Exercise details: For the listing that follows, give again exactly the lines from the one with "label = ring(motor_x, motor_z, motor_housing_radius" to the one with "obj.parent = None", including both.

Source excerpt:

★ ★ ★ ★ ★

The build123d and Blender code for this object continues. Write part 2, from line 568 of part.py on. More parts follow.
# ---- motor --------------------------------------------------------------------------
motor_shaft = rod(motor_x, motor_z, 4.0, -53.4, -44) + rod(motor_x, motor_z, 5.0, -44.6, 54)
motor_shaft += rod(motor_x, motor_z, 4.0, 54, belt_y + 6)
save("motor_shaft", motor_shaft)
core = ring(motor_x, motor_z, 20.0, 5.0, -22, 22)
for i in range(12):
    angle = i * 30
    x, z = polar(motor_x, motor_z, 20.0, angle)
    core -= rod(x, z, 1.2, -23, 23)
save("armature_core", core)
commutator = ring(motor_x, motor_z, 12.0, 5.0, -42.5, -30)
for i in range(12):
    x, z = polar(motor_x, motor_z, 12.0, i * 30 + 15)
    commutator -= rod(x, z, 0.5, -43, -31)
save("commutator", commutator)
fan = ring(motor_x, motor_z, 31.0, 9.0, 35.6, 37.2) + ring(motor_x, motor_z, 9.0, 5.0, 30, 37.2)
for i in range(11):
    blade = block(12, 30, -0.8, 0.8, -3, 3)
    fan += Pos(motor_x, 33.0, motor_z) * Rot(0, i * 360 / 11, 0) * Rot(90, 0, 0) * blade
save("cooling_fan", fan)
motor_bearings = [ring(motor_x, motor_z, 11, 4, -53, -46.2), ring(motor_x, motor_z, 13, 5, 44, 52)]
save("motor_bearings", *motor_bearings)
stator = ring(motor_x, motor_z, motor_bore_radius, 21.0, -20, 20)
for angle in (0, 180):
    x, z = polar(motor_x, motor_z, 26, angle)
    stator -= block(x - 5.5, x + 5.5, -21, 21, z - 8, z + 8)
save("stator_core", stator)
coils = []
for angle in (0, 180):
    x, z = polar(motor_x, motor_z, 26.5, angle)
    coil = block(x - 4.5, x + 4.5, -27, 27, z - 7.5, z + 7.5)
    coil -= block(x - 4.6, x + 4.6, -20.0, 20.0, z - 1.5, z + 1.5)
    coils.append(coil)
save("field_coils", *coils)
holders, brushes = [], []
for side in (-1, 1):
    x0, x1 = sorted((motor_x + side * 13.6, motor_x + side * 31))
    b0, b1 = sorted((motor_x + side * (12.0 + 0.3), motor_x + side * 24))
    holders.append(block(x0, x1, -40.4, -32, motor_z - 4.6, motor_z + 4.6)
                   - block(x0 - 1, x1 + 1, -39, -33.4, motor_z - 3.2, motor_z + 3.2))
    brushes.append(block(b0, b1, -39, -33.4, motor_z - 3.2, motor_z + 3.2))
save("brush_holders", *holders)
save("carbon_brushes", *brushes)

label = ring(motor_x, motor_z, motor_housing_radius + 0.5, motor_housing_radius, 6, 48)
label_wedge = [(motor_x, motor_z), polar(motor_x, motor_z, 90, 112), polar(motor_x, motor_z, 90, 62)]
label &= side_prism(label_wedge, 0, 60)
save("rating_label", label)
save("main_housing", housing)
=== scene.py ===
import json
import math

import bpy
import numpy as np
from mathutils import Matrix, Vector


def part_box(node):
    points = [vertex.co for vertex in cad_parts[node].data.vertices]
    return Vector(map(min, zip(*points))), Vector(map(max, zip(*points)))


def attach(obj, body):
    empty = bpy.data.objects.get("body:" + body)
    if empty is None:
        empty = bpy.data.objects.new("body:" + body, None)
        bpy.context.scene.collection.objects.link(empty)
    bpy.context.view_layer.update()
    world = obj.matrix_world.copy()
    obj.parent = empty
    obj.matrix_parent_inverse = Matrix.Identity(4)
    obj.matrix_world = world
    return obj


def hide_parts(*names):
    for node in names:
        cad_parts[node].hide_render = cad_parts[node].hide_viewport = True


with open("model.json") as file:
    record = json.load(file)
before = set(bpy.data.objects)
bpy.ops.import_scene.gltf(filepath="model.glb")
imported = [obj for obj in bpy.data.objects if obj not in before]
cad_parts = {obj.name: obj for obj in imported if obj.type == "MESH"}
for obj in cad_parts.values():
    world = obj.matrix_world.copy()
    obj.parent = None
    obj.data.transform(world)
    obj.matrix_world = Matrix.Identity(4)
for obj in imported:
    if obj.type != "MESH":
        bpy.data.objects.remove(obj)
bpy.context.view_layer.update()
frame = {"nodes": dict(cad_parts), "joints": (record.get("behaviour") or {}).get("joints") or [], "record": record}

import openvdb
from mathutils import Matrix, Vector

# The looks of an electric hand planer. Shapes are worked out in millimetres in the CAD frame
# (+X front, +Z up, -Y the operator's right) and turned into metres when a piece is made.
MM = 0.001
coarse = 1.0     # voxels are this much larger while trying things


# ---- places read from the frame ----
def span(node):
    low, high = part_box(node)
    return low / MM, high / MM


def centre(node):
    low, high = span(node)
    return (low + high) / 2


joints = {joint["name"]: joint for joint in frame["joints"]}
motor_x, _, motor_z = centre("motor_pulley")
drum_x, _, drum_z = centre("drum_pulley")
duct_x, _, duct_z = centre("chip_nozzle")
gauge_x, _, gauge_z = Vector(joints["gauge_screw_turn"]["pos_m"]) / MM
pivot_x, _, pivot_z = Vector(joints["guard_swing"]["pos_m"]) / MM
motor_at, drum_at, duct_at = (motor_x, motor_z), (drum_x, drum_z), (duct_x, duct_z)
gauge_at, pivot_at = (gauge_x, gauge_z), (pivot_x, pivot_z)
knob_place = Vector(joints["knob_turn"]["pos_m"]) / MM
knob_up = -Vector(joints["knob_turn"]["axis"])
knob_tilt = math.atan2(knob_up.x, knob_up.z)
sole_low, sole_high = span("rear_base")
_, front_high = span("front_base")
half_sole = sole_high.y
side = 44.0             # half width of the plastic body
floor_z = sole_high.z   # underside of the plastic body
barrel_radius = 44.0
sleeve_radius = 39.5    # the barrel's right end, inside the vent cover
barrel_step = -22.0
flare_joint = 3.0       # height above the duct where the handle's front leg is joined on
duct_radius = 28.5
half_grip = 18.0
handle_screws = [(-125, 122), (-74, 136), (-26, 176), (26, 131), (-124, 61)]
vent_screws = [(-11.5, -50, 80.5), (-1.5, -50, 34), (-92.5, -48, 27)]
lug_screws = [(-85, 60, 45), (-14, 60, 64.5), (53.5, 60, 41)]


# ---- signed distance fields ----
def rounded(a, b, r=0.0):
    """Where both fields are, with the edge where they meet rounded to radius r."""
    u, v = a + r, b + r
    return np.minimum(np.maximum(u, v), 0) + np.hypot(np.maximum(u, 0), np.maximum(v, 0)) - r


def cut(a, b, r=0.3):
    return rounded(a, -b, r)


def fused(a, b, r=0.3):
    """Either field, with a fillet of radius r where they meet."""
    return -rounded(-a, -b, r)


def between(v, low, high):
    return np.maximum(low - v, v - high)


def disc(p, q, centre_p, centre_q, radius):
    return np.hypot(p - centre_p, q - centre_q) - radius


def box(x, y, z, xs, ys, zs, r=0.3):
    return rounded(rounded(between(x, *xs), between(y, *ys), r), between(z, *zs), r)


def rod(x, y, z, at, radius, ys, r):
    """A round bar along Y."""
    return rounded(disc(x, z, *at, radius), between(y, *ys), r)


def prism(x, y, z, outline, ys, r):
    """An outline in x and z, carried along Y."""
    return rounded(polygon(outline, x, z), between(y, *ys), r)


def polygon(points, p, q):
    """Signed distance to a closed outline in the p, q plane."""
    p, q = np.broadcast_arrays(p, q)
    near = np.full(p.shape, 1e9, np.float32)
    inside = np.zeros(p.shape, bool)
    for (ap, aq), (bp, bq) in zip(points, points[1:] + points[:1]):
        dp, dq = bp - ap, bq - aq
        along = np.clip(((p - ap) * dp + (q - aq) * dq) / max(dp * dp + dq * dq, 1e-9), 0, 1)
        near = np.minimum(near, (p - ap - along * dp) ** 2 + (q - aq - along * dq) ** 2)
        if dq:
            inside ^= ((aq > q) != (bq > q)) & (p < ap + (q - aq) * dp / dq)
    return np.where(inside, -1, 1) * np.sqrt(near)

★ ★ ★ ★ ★

Correct result:
label = ring(motor_x, motor_z, motor_housing_radius + 0.5, motor_housing_radius, 6, 48)
label_wedge = [(motor_x, motor_z), polar(motor_x, motor_z, 90, 112), polar(motor_x, motor_z, 90, 62)]
label &= side_prism(label_wedge, 0, 60)
save("rating_label", label)
save("main_housing", housing)
=== scene.py ===
import json
import math

import bpy
import numpy as np
from mathutils import Matrix, Vector


def part_box(node):
    points = [vertex.co for vertex in cad_parts[node].data.vertices]
    return Vector(map(min, zip(*points))), Vector(map(max, zip(*points)))


def attach(obj, body):
    empty = bpy.data.objects.get("body:" + body)
    if empty is None:
        empty = bpy.data.objects.new("body:" + body, None)
        bpy.context.scene.collection.objects.link(empty)
    bpy.context.view_layer.update()
    world = obj.matrix_world.copy()
    obj.parent = empty
    obj.matrix_parent_inverse = Matrix.Identity(4)
    obj.matrix_world = world
    return obj


def hide_parts(*names):
    for node in names:
        cad_parts[node].hide_render = cad_parts[node].hide_viewport = True


with open("model.json") as file:
    record = json.load(file)
before = set(bpy.data.objects)
bpy.ops.import_scene.gltf(filepath="model.glb")
imported = [obj for obj in bpy.data.objects if obj not in before]
cad_parts = {obj.name: obj for obj in imported if obj.type == "MESH"}
for obj in cad_parts.values():
    world = obj.matrix_world.copy()
    obj.parent = None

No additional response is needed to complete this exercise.